Following the vote, Russian envoy Vassily Nebenzia said “the tools of international assistance to Haiti” previously approved by the Security Council had “failed to produce any sustainable results”.

He criticised the resolution for having a “virtually unrestricted mandate to use force against anyone and everyone labelled with the vague term ‘gangs’”, while further calling the plan “ill-conceived and rushed”.

Haiti has a controversial history when it comes to foreign intervention, particularly in light of rampant sexual abuses committed by peacekeepers deployed in the wake of Haiti’s 2010 earthquake. The forces were also responsible for a cholera outbreak that killed about 10,000 people.

But speaking last week, during the United Nations General Assembly General Debate, Laurent Saint-Cyr, the current chairman of the Transitional Presidential Council of Haiti, voiced support for a new force, noting that the Kenyan-led security support mission deployed for more than 15 months in the country remains woefully understaffed and underfunded.

Fewer than 1,000 police officers have been deployed under the mission, which is officially set to end on October 2, despite an initial pledge of 2,500. Nearly all of the capital, Port au Prince, remains under the control of powerful gangs.

“It is a war between criminals who want to impose violence as the social order and an unarmed population struggling to preserve human dignity,” Saint-Cyr said.

According to the UN, at least 1.3 million Haitians remain internally displaced due to violence, with 5.7 million facing food insecurity.
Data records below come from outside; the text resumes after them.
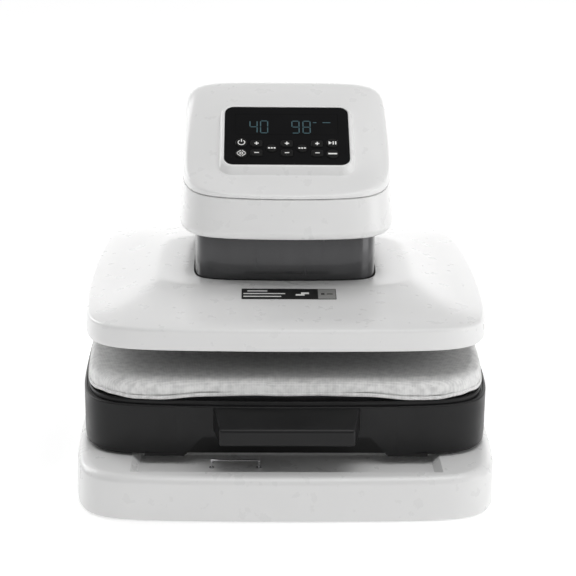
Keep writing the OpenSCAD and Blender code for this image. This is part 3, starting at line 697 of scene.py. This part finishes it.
def bar(cx, cy, w, h, angle=0.0):
    c, s = math.cos(angle), math.sin(angle)
    corners = [(-w / 2, -h / 2), (w / 2, -h / 2), (w / 2, h / 2), (-w / 2, h / 2)]
    return [(cx + x * c - y * s, cy + x * s + y * c) for x, y in corners]


def arc_band(cx, cy, r, width, start, end, steps=16):
    outer = [(r + width / 2, start + (end - start) * k / steps) for k in range(steps + 1)]
    inner = [(r - width / 2, t) for _, t in reversed(outer)]
    return [(cx + q * math.cos(t), cy + q * math.sin(t)) for q, t in outer + inner]


def segments(digit, cx, cy, w, h, thick):
    """Outlines of a seven-segment digit."""
    lit = {0: "abcdef", 4: "bcfg", 8: "abcdefg", 9: "abcdfg"}[digit]
    places = {"a": (0, h / 2, 0), "g": (0, 0, 0), "d": (0, -h / 2, 0), "b": (w / 2, h / 4, 1),
              "c": (w / 2, -h / 4, 1), "e": (-w / 2, -h / 4, 1), "f": (-w / 2, h / 4, 1)}
    marks = []
    for key in lit:
        x, y, upright = places[key]
        size = (thick, h / 2 - thick * 1.2) if upright else (w - thick * 1.2, thick)
        marks.append(bar(cx + x, cy + y, *size))
    return marks


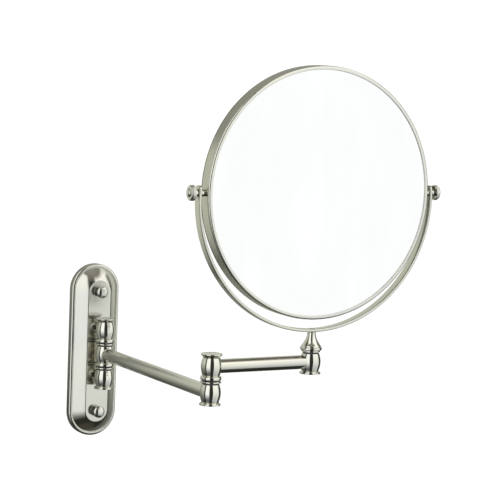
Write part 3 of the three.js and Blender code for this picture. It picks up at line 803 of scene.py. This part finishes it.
def cut_flutes(mesh, matrix):
    """Presses fine grip flutes into the knob's round side, running out at its rounded edge."""
    back = matrix.inverted()
    run_out = knob["rim"] / 2
    for vert in mesh.verts:
        local = back @ vert.co
        radius = math.hypot(local.x, local.y)
        reach = (radius / MM - knob["radius"] + run_out) / run_out
        if reach <= 0:
            continue
        wave = (1 - math.cos(knob["flutes"] * math.atan2(local.y, local.x))) / 2
        shrink = 1 - min(1, reach) * wave * knob["flute_depth"] * MM / radius
        vert.co = matrix @ Vector((local.x * shrink, local.y * shrink, local.z))


def build_knob(place, side):
    mesh = bmesh.new()
    seat = along_x(head_centre, side)
    add_lathe(mesh, knob_section(), seat, around=knob["flutes"] * sides["flute"])
    cut_flutes(mesh, seat)
    make_piece(f"knob_{place}_turned", mesh, f"knob_{place}", knob_nickel)


def build_pivots():
    for place, side in (("right", 1), ("left", -1)):
        build_spacer(place, side)
        build_knob(place, side)


def dress_cad_nodes():
    """The hidden and rear pieces keep their CAD shape and get their own finish."""
    for name, kept in frame["nodes"].items():
        if not kept.hide_render:
            kept.data.materials.clear()
            kept.data.materials.append(slot_finish[slot_of_node[name]])


# ---------------------------------------------------------------- studio
# Directions are in degrees: azimuth from straight in front of the wall towards the right, elevation upwards.
dark_room = (0.032, 0.034, 0.028)
light_areas = (
    # centre, half width, low, high, softness of the edge, colour at the bottom, colour at the top
    (0, 200, 42, 95, 2.5, (0.09, 0.087, 0.07), (0.52, 0.51, 0.45)),  # ceiling
    (0, 200, -95, -68, 3, (0.085, 0.075, 0.055), (0.07, 0.065, 0.05)),  # floor
    (94, 15, 8, 44, 6, (0.20, 0.20, 0.17), (0.34, 0.34, 0.30)),  # right side, high up
    (130, 20, -40, 44, 5, (0.10, 0.10, 0.09), (0.42, 0.42, 0.38)),  # right of the wall
    (-156, 58, -36, 18, 5, (0.03, 0.03, 0.025), (0.78, 0.80, 0.72)),  # left of the wall, low
    (-156, 58, 18, 44, 4, (0.66, 0.67, 0.60), (0.42, 0.42, 0.375)),  # left of the wall, high
    (54, 52, 38, 57, 3, (1.30, 1.28, 1.18), (0.75, 0.74, 0.68)),  # above the right softbox
    (40.5, 37.5, -43, 50, 2, (0.68, 0.73, 0.74), (1.46, 1.45, 1.38)),  # wide softbox on the right
    (40.5, 37.5, -43, -9, 2, (0.50, 0.54, 0.55), (0.95, 0.98, 0.97)),  # its lower part
    (-60.5, 22, -41, 58, 2, (1.12, 1.16, 1.19), (1.34, 1.34, 1.29)),  # narrow softbox on the left
    (-60.5, 22, -41, -8, 2, (0.02, 0.02, 0.02), (1.12, 1.17, 1.21)),  # its lower part, fading to dark
)
white_strength = 1.15
# The pale room that the mirror glass sees fades downwards and away from its centre.
pale_room = {
    "colour": (0.99, 1.0, 1.0), "centre": 29.0,
    "by_height": {"low": -60, "high": -9, "to_low": 0.55, "to_high": 1.0},
    "by_turn": {"low": 20, "high": 130, "to_low": 1.07, "to_high": 0.78},
}
# The wall card, in metres: its edges, then its painted light and painted shade: how its height and the plate's
# nearness change its brightness.
card = {"left": -0.3, "right": 0.25, "low": -0.25, "high": 0.6, "back": 0.003}
card_colour = (0.97, 1.0, 0.88)
card_rise = {"low": -0.12, "high": 0.1, "to_low": 0.14, "to_high": 0.68}
card_top = {"low": 0.24, "high": 0.30, "to_low": 1.0, "to_high": 0.52}
plate_edge = plate["width"] / 2 * MM
card_painted_shade = {"low": plate_edge + 0.002, "high": plate_edge + 0.05, "to_low": 0.4}
card_lit_side = {"low": 0.016, "high": 0.03}
floor_drop = 1.0
floor_reach = 40.0
floor_grain = (3, 3, 3)
floor_colours = ((0.93, 0.93, 0.925), (0.95, 0.95, 0.945))
floor_roughness = 0.9
lamps = (
    # name, place in metres, size in metres, power in watts
    ("key", Vector((-1.6, -1.4, 1.2)), 1.6, 26.0),
    ("fill", Vector((1.4, -1.6, 0.5)), 2.0, 14.0),
)
view = {"azimuth": -28.876, "elevation": 5.845, "roll": 2.215, "distance": 1.639314}
view_target = Vector((0.073631, -0.15, 0.102879))
lens = {"focal_length": 141.55, "sensor": 36, "clip_end": 200}


def turned_from(tree, azimuth, centre):
    """How many degrees a direction lies to either side of a centre."""
    off = maths(tree, "WRAP", maths(tree, "SUBTRACT", azimuth, centre), 180.0, -180.0)
    return maths(tree, "ABSOLUTE", off)


def add_area(tree, sky, azimuth, elevation, centre, half, low, high, soft, bottom, top):
    """Lays one soft-edged light or dark area over the sky colour, shaded from its bottom to its top."""
    inside = ramp(tree, turned_from(tree, azimuth, centre), half - soft, half + soft, 1.0, 0.0)
    above = ramp(tree, elevation, low - soft, low + soft)
    below = ramp(tree, elevation, high - soft, high + soft, 1.0, 0.0)
    shade = mix_colour(tree, ramp(tree, elevation, low, high, smooth=False), rgba(bottom), rgba(top))
    return mix_colour(tree, product(tree, inside, above, below), sky, shade)


def background(tree, colour, strength=1.0):
    return node(tree, "Background", {"Color": colour, "Strength": strength}).outputs[0]


def build_world():
    """Dull surfaces and the camera see white, metal the light areas, and the mirror glass a pale room."""
    world = bpy.data.worlds.new("studio")
    bpy.context.scene.world = world
    world.use_nodes = True
    tree = world.node_tree
    tree.nodes.clear()
    towards = node(tree, "SeparateXYZ", {0: node(tree, "TexCoord").outputs["Generated"]}).outputs
    facing = maths(tree, "MULTIPLY", towards["Y"], -1.0)
    azimuth = maths(tree, "DEGREES", maths(tree, "ARCTAN2", towards["X"], facing))
    elevation = maths(tree, "DEGREES", maths(tree, "ARCSINE", towards["Z"]))
    sky = rgba(dark_room)
    for area in light_areas:
        sky = add_area(tree, sky, azimuth, elevation, *area)
    by_height = ramp(tree, elevation, **pale_room["by_height"])
    by_turn = ramp(tree, turned_from(tree, azimuth, pale_room["centre"]), **pale_room["by_turn"])
    studio = background(tree, sky)
    white = background(tree, rgba((1, 1, 1)), white_strength)
    room = background(tree, rgba(pale_room["colour"]), product(tree, by_height, by_turn))
    ray = node(tree, "LightPath").outputs
    mixed = node(tree, "MixShader", {0: ray["Is Glossy Ray"], 1: white, 2: studio}).outputs[0]
    mixed = node(tree, "MixShader", {0: ray["Is Singular Ray"], 1: mixed, 2: room}).outputs[0]
    connect(tree, node(tree, "OutputWorld").inputs["Surface"], mixed)


def add_sheet(name, corners, material):
    mesh = bmesh.new()
    mesh.faces.new([mesh.verts.new(corner) for corner in corners])
    data = bpy.data.meshes.new(name)
    mesh.to_mesh(data)
    mesh.free()
    data.materials.append(material)
    sheet = bpy.data.objects.new(name, data)
    bpy.context.scene.collection.objects.link(sheet)
    return sheet


def build_floor():
    """A wide pale floor below the hanging object."""
    material, tree, shader = new_material("pale_floor")
    speckle = grain_noise(tree, floor_grain, plain_detail)
    dark, light = floor_colours
    connect(tree, shader.inputs["Base Color"], mix_colour(tree, speckle, rgba(dark), rgba(light)))
    shader.inputs["Roughness"].default_value = floor_roughness
    height = cad_box[0].z - floor_drop
    corners = [(x * floor_reach, y * floor_reach, height) for x, y in ((-1, -1), (1, -1), (1, 1), (-1, 1))]
    floor = add_sheet("floor", corners, material)
    floor.visible_glossy = False


def card_strength(tree):
    """Painted light and painted shade on the card: brighter upwards and dimmer again at the top, and a painted
    shadow round the plate except to its right.
    """
    place = node(tree, "SeparateXYZ", {0: node(tree, "TexCoord").outputs["Object"]}).outputs
    straight = (plate["height"] - plate["width"]) / 2 * MM
    past_end = maths(tree, "SUBTRACT", maths(tree, "ABSOLUTE", place["Z"]), straight)
    over_end = maths(tree, "MAXIMUM", past_end, 0.0)
    offset = node(tree, "CombineXYZ", {"X": place["X"], "Z": over_end}).outputs[0]
    distance = node(tree, "VectorMath", {0: offset}, operation="LENGTH").outputs["Value"]
    # painted shadow of the plate on the card, left open on the plate's right side
    shade = ramp(tree, distance, **card_painted_shade)
    near = maths(tree, "MAXIMUM", shade, ramp(tree, place["X"], **card_lit_side))
    return product(tree, near, ramp(tree, place["Z"], **card_rise), ramp(tree, place["Z"], **card_top))


def build_wall_card():
    """A glowing board just behind the wall's plane, with its light and its shadow round the plate painted into its
    glow, that only the satin metal's reflections see.
    """
    material, tree, shader = new_material("wall_card")
    tree.nodes.remove(shader)
    # the card glows though it is no lamp, with painted light and painted shadow in its strength
    glow = node(tree, "Emission", {"Color": rgba(card_colour), "Strength": card_strength(tree)}).outputs[0]
    unseen = node(tree, "BsdfTransparent").outputs[0]
    sharp = node(tree, "LightPath").outputs["Is Singular Ray"]
    shown = node(tree, "MixShader", {0: sharp, 1: glow, 2: unseen}).outputs[0]
    connect(tree, tree.nodes["Material Output"].inputs["Surface"], shown)
    left, right, low, high, back = (card[key] for key in ("left", "right", "low", "high", "back"))
    corners = [(left, back, low), (right, back, low), (right, back, high), (left, back, high)]
    board = add_sheet("wall_card", corners, material)
    board.visible_camera = False
    board.visible_diffuse = False
    board.visible_shadow = False


def build_lights():
    """Two big soft lamps, hidden from reflections, for whatever isn't metal."""
    for name, place, size, power in lamps:
        lamp = bpy.data.lights.new(name, "AREA")
        lamp.size = size
        lamp.energy = power
        holder = bpy.data.objects.new(name, lamp)
        holder.location = place
        holder.rotation_mode = "QUATERNION"
        holder.rotation_quaternion = (head_centre - place).to_track_quat("-Z", "Y")
        holder.visible_glossy = False
        holder.visible_camera = False
        bpy.context.scene.collection.objects.link(holder)


def build_camera():
    """The camera a little to the left and above, turned slightly about its own line of sight."""
    azimuth, elevation, roll = (math.radians(view[key]) for key in ("azimuth", "elevation", "roll"))
    level = math.cos(elevation)
    back = Vector((math.sin(azimuth) * level, -math.cos(azimuth) * level, math.sin(elevation)))
    right = (-back).cross(Vector((0, 0, 1))).normalized()
    up = right.cross(-back)
    turned_right = right * math.cos(roll) + up * math.sin(roll)
    turned_up = up * math.cos(roll) - right * math.sin(roll)
    data = bpy.data.cameras.new("camera")
    data.lens = lens["focal_length"]
    data.sensor_width = lens["sensor"]
    data.clip_end = lens["clip_end"]
    camera = bpy.data.objects.new("camera", data)
    axes = Matrix((turned_right, turned_up, back)).transposed()
    place = view_target + back * view["distance"]
    camera.matrix_world = Matrix.Translation(place) @ axes.to_4x4()
    bpy.context.scene.collection.objects.link(camera)
    bpy.context.scene.camera = camera


# ---------------------------------------------------------------- build
build_camera()
build_plate()
build_nuts()
build_wall_knuckles()
build_arm_knuckles()
build_tubes()
build_caps()
build_collar_washers()
build_swivel_washer()
build_stem()
build_yoke()
build_stem_bolt()
build_bezels()
build_band()
build_glasses()
build_pivots()
dress_cad_nodes()
build_world()
build_floor()
build_wall_card()
build_lights()
bpy.context.scene.view_settings.view_transform = "Standard"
At least 3,100 people have been killed in violent incidents between January and June 2025. At least 2,300 grave violations against children have been recorded.

The country is also in the midst of a political crisis that began with the assassination of President Jovenel Moise in 2021. A general election has been repeatedly postponed amid the unrest.

On Tuesday, acting Haitian Prime Minister Alix Didier Fils-Aime hailed the resolution’s passage.

“This decision marks a major step forward in the partnership between Haiti and the international community,” he said.

Rights observers have also offered tentative support for a renewed international mission to Haiti, with Human Rights Watch saying any operation must have adequate funding and human rights protections.

The resolution passed on Tuesday does not provide specific details on such safeguards, including clear rules of engagement, saying instead that parties must work to establish those rules in line with “Haiti’s sovereignty and in strict compliance with international law”.

Like the Kenyan-led mission, the new Gang Suppression Force will also mostly rely on often unpredictable voluntary contributions from UN members.

In a statement following the vote, Juanita Goebertus, Americas director at Human Rights Watch, said: “After months of reckless inaction, the UN Security Council has finally taken a step to respond to Haiti’s devastating crisis”.

“For the newly created ‘Gang Suppression Force’ to be effective and avoid repeating past abuses, it should have sustained and predictable funding, sufficient personnel, and robust human rights safeguards,” Goebertus said.